Eugénie C. de Bordes
Dierproeven, een maatschappelijke kwestie binnen de grenzen van de wet
[Animal experiments: a social issue within legal bounds]
As soon as animal experimentation became a common feature of scientific research, social resistance was organised. The history of animal experiments, their legitimating and the views of the opponents are briefly touched upon. The use of lab animals has been legally regulated in the Netherlands since 1977. The number of experiments has been reduced and the welfare of the animals has improved. Current legislation is partly based on the concept of the ‘intrinsic value’ of animals. However, the legal obligation to keep the actual assessment of specific experiments confidentialis preventing the participation of concerned citizens and thereby frustrating the potential success of a policy founded on the advanced ethical concept of intrinsic value.
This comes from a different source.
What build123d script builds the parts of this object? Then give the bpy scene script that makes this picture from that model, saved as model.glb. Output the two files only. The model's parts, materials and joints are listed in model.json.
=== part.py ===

Simon Fuks m.m.v. Henny J. van der Windt
De IJslandse giervalk, een koninklijke vogel
[The Icelandic gyrfalcon, a royal bird]
Falconry has always been a hunting technique of the ruling class. It gave the falconer great respect and trained falcons were a precious gift. The catching, training and lucrative trade were strictly limited and the Dutch falconers were well known for their craftsmanship in training the birds. The white Icelandic gyrfalcon was the most valuable and looked for. Their trade was controlled by the Kingdom of Denmark during the 17th and 18th century. After the disappearing of the ancient Hawking Clubs in England, Holland and France, the number of professional falconers decreased. The Icelandic gyrfalcons are protected today.